After preparing the data, I created an evaluation split using cross-validation. This divided the dataset into training and testing portions so the model could be tested on unseen data. I used given = 1, which means one rating was kept visible for each user while the remaining ratings were hidden for testing. This was necessary because the dataset is small and some users had limited ratings.

Then, I built a User-Based Collaborative Filtering (UBCF) model. This method compares users who have similar rating patterns. If similar users liked movies that another user has not rated yet, those movies are recommended to that user.
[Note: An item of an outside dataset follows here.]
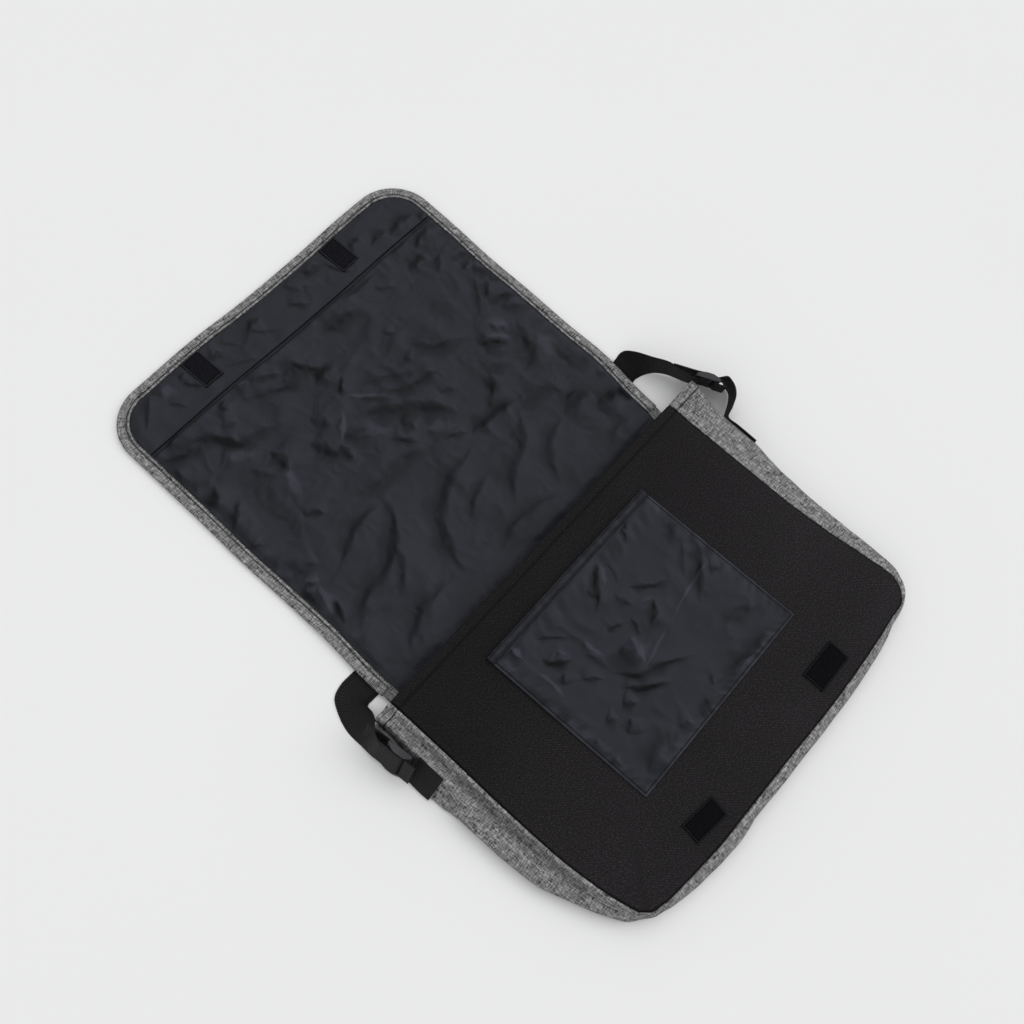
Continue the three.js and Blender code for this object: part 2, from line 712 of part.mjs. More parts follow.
// The hidden stretch of the strap lies flat in one wide loop under the flap: chosen centre points,
// x as shares of halfWidth and y as shares of flapLength
const strapLoop = [
  { x: 0.905, y: 0.156 },
  { x: 0.751, y: 0.167 },
  { x: 0.627, y: 0.208 },
  { x: 0.576, y: 0.294 },
  { x: 0.581, y: 0.417 },
  { x: 0.571, y: 0.534 },
  { x: 0.504, y: 0.646 },
  { x: 0.339, y: 0.732 },
  { x: 0.103, y: 0.768 },
  { x: -0.144, y: 0.755 },
  { x: -0.36, y: 0.698 },
  { x: -0.494, y: 0.604 },
  { x: -0.545, y: 0.49 },
  { x: -0.55, y: 0.365 },
  { x: -0.566, y: 0.25 },
  { x: -0.627, y: 0.151 },
  { x: -0.751, y: 0.096 },
  { x: -0.884, y: 0.081 },
];
const strapFlat = 0.8;

function flatStations() {
  const spots = strapLoop.map(({ x, y }) => point(x * halfWidth, y * flapLength, strapFlat));
  return spots.map((middle, i) => {
    const before = spots[Math.max(0, i - 1)];
    const after = spots[Math.min(spots.length - 1, i + 1)];
    const across = point(before.y - after.y, after.x - before.x, 0).normalize();
    return {
      low: middle.clone().addScaledVector(across, webbingWidth / 2),
      high: middle.clone().addScaledVector(across, -webbingWidth / 2),
    };
  });
}

// A station beside the bag: how far out from the panel's side, how far along and how high its two edges lie
const beside = (side, [out, y, z]) => point(side * (halfWidth + out), y, z);
const station = (side, low, high) => ({ low: beside(side, low), high: beside(side, high) });

// Visible ends of the strap, from the flap's side to the buckle: chosen low and high edge points
const rightVisible = [
  station(1, [7.5, 45, strapFlat], [15.5, 74, strapFlat]),
  station(1, [15, 46, strapFlat], [22.5, 73, 8]),
  station(1, [21.5, 44, 0.9], [23.5, 63, 23]),
  station(1, [31.5, 38, 1], [28.5, 46, 29.5]),
  station(1, [39.5, 27, 1.6], [36.5, 28, 31.4]),
];
const leftVisible = [
  station(-1, [2.5, 46, strapFlat], [2.5, 16, strapFlat]),
  station(-1, [12.5, 45.5, strapFlat], [9.5, 16.5, strapFlat]),
  station(-1, [24.5, 42, strapFlat], [11.5, 15, 3]),
  station(-1, [32.5, 29, 0.9], [13.5, 9, 8]),
  station(-1, [37.5, 13, 1], [18.5, 2, 16]),
  station(-1, [39.5, -4, 1.6], [25.5, -6, 27]),
];

const strapTail = 25;
const strapEnd = (frame) => [
  atBuckle(frame, -barPitch - 9, wrap + 0.2),
  ...hairpin(frame, -barPitch, 1, strapTail),
];

function makeStrap() {
  const right = [...rightVisible, ...strapEnd(rightBuckle)].reverse();
  const left = [...leftVisible, ...strapEnd(leftBuckle)];
  return band([...right, ...flatStations(), ...left], 130);
}

// Anchor webbing: sewn down on the gusset over a stretch of the seam path, then free to the buckle
const sewnFoot = 0.7;
const sewnShoulder = 0.43;
const sewnGap = 0.95;
function makeAnchor(frame, shares, free, comingSide) {
  const sewn = shares.map((share) => {
    const inward = gussetInward((sewnFoot + sewnShoulder) / 2, share);
    const outward = inward.multiplyScalar(-(webbingWall / 2 + sewnGap));
    return {
      low: gussetPlace(sewnFoot, share).add(outward),
      high: gussetPlace(sewnShoulder, share).add(outward),
    };
  });
  const reach = comingSide > 0 ? 6.5 : 5;
  const near = atBuckle(frame, barPitch + reach, comingSide * (wrap + reach / 2));
  const stations = [...sewn, ...free, near, ...hairpin(frame, barPitch, comingSide, 9)];
  return band(stations, 40);
}

const rightAnchorSewn = [0.09, 0.078, 0.066, 0.053];
const leftAnchorSewn = [0.918, 0.928, 0.938, 0.946];
const rightAnchorFree = [
  station(1, [45.5, -43, 1], [40.5, -46.5, 30]),
  station(1, [57.5, -38, 1], [53, -41.5, 30]),
  station(1, [66.5, -31.5, 1], [60, -35, 30]),
  station(1, [69, -25, 1.3], [63, -27, 31]),
];

const bag = new THREE.Group();
function add(name, geometry, material) {
  const mesh = new THREE.Mesh(geometry, material);
  mesh.name = name;
  bag.add(mesh);
}

add("back_panel", makeBackPanel(), heather);
add("gusset", makeGusset(), heather);
add("front_panel", makeFrontPanel(), canvas);
add("front_pocket", makePocket(), nylon);
add("pocket_hem", makePocketHem(), nylon);
add("loop_patch_left", makeLoopPatch(-1), hookLoop);
add("loop_patch_right", makeLoopPatch(1), hookLoop);
add("flap_shell", makeFlapShell(), heather);
add("flap_lining", makeFlapLining(), nylon);
add("flap_facing", makeFlapFacing(), nylon);
add("flap_binding", makeFlapBinding(), heather);
add("hook_tab_left", makeHookTab(-1), hookLoop);
add("hook_tab_right", makeHookTab(1), hookLoop);
add("strap_buckle_left", makeBuckle(leftBuckle), plastic);
add("strap_buckle_right", makeBuckle(rightBuckle), plastic);
add("strap_anchor_left", makeAnchor(leftBuckle, leftAnchorSewn, [], -1), webbing);
add("strap_anchor_right", makeAnchor(rightBuckle, rightAnchorSewn, rightAnchorFree, 1), webbing);
add("shoulder_strap", makeStrap(), webbing);

// The origin is the middle of the underside of the whole bag
const whole = new THREE.Box3().setFromObject(bag);
const middle = whole.getCenter(new THREE.Vector3());
bag.position.set(-middle.x, -middle.y, -whole.min.z);

const root = new THREE.Group();
root.add(bag);
export default root;
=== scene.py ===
# Dresses the laptop messenger bag in its cloth, webbing, tape, thread and moulded buckles.
# Shapes are worked out in millimetres in the bag's own layout: x = 0 in the middle of the
# mouth, y = 0 at the mouth and growing towards the flap's free end, z = 0 on the surface.
import math
import bpy
import numpy as np
from mathutils import Matrix, Vector


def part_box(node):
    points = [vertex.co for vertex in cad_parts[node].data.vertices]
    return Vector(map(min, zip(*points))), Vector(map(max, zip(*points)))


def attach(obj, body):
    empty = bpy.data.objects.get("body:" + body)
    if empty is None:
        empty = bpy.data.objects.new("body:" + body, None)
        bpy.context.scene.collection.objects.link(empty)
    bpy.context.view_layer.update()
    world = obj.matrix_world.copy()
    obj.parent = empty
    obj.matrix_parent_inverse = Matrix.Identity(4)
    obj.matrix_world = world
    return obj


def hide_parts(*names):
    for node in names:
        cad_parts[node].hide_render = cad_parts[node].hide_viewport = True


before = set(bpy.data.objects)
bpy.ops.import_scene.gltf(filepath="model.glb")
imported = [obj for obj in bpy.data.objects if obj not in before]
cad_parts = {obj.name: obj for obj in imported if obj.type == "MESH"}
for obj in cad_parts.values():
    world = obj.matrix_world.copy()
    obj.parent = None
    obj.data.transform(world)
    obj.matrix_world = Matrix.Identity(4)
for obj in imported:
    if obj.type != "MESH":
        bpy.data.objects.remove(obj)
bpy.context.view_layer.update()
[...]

Predictions were made on the hidden test data, and the model’s performance was measured using RMSE, MSE, and MAE.

Finally, a new recommender model was trained using the full dataset so final recommendations could be created. The code automatically searched for the first user who still had unrated movies available. For that user, the system generated the top three personalized recommendations: JungleBook, Frozen, and PitchPerfect2.

Conclusion

This assignment successfully created a personalized recommender system using User-Based Collaborative Filtering. Unlike a global baseline model that gives the same recommendations to everyone, this model used user similarities to make recommendations tailored to each person. The model was evaluated using RMSE, MSE, and MAE, showing that it was able to make reasonable predictions on hidden ratings.

The final recommendation output showed that the user Dieudonne was recommended JungleBook, Frozen, and PitchPerfect2 based on rating behavior from similar users. This demonstrates how collaborative filtering can personalize recommendations and improve user experience. Systems like this are commonly used by Netflix, Spotify, and many other platforms.